** start **

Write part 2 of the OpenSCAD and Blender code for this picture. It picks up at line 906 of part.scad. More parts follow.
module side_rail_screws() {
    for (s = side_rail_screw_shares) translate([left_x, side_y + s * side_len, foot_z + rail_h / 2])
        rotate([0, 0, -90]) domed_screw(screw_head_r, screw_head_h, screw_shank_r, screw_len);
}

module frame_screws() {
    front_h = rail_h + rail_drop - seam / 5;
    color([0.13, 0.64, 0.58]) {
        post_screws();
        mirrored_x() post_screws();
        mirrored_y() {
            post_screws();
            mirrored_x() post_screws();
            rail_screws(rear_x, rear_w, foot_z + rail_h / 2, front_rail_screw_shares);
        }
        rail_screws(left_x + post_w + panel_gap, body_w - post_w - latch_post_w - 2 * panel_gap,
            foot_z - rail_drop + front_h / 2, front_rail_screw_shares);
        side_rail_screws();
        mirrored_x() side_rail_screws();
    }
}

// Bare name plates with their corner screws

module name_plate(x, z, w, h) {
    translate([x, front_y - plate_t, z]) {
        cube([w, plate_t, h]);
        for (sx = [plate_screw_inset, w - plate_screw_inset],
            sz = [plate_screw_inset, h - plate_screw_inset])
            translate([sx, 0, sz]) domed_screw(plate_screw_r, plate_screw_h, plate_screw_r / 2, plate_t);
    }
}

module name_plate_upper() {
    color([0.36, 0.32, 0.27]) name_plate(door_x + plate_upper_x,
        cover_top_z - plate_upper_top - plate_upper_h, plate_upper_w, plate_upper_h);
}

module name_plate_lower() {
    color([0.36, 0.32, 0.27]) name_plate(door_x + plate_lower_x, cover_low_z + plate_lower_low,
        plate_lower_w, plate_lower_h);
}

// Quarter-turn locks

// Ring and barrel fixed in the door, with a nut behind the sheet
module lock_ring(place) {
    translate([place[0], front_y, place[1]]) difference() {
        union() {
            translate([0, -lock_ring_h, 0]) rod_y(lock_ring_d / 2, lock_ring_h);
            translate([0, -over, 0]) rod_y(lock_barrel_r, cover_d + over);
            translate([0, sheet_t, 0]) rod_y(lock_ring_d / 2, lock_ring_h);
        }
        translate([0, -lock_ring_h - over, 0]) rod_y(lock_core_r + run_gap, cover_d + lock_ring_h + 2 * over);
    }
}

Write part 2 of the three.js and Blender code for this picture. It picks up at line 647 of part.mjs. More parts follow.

** end **
** start **

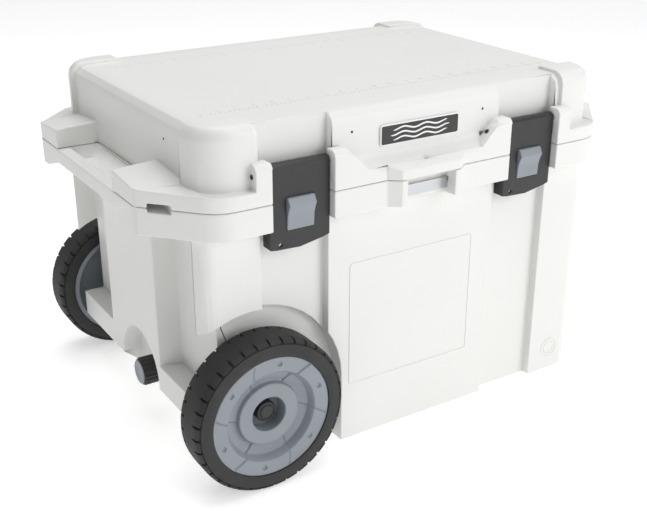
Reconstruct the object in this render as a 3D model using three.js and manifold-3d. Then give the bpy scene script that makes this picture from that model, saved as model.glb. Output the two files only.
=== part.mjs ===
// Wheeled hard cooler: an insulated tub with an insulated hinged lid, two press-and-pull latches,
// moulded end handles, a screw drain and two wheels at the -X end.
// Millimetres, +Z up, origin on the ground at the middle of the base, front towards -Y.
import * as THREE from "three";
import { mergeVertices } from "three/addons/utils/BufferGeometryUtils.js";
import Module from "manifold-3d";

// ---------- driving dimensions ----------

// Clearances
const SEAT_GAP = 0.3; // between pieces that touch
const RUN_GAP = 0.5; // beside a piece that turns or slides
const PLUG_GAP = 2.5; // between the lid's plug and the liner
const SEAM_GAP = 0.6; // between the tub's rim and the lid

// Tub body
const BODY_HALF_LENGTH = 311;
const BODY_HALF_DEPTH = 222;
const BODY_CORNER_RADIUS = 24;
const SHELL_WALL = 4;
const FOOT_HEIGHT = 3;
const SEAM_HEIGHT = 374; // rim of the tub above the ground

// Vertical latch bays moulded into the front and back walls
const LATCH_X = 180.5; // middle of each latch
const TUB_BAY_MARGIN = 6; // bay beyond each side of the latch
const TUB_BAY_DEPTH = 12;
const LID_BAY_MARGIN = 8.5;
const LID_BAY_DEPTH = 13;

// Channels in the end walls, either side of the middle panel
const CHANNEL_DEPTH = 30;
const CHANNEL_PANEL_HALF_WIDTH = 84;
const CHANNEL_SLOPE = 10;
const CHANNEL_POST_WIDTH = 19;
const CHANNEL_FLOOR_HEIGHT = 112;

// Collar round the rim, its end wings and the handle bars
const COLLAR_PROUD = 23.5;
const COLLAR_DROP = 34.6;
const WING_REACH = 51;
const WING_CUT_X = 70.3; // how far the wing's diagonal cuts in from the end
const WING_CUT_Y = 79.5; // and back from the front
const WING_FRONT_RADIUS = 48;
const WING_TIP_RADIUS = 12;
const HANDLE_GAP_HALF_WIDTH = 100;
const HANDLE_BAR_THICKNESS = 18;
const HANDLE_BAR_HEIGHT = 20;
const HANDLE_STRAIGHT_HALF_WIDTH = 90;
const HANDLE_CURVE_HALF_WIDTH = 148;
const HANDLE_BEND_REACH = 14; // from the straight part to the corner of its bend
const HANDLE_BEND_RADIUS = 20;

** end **
** start **

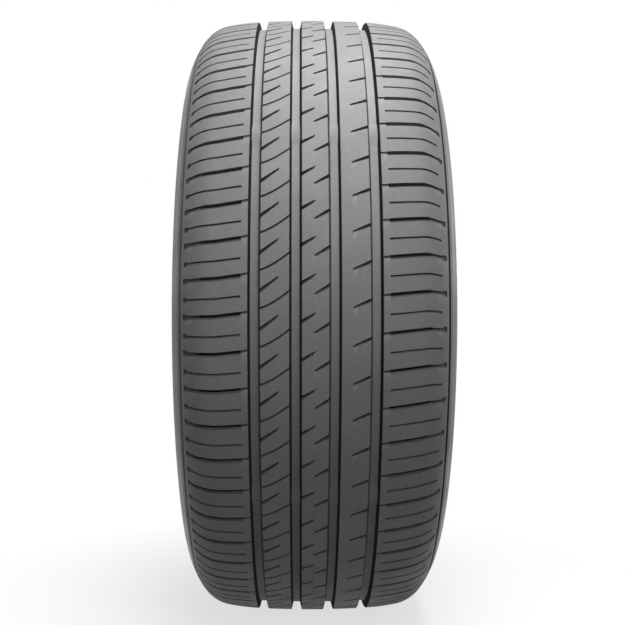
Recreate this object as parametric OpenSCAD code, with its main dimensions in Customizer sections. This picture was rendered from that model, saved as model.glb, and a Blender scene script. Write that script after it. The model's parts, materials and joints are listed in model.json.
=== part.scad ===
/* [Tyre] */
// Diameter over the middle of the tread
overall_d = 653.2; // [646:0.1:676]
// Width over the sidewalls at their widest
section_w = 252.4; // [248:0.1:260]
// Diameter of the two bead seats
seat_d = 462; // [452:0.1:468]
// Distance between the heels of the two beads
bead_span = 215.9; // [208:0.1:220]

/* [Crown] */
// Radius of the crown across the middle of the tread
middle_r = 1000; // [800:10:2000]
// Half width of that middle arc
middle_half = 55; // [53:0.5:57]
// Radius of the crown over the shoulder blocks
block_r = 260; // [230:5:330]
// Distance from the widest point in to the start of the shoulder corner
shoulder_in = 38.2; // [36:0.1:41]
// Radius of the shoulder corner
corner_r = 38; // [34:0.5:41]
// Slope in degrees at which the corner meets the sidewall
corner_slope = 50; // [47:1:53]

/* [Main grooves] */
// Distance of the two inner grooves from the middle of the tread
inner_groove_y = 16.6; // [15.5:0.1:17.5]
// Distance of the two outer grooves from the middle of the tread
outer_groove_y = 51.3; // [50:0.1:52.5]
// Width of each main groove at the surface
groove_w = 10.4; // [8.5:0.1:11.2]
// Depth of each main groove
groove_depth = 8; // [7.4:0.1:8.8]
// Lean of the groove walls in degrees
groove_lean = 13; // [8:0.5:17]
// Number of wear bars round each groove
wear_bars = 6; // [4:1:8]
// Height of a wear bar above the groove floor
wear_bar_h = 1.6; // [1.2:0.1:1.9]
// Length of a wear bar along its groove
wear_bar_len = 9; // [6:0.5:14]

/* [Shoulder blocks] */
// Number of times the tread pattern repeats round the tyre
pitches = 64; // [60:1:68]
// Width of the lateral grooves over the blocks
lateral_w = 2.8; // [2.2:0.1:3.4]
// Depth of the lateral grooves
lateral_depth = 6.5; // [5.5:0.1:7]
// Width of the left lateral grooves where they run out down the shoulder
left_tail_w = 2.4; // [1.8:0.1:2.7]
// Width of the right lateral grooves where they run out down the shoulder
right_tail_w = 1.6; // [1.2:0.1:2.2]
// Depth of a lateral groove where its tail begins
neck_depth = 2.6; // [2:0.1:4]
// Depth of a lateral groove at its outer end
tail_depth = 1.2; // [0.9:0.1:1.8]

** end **

**The exercise:** From the line with "Recreate this object" through the line with "bead_span = 215.9; // [208:0.1:220]", set down every line exactly and nothing besides.

**Result:**
Recreate this object as parametric OpenSCAD code, with its main dimensions in Customizer sections. This picture was rendered from that model, saved as model.glb, and a Blender scene script. Write that script after it. The model's parts, materials and joints are listed in model.json.
=== part.scad ===
/* [Tyre] */
// Diameter over the middle of the tread
overall_d = 653.2; // [646:0.1:676]
// Width over the sidewalls at their widest
section_w = 252.4; // [248:0.1:260]
// Diameter of the two bead seats
seat_d = 462; // [452:0.1:468]
// Distance between the heels of the two beads
bead_span = 215.9; // [208:0.1:220]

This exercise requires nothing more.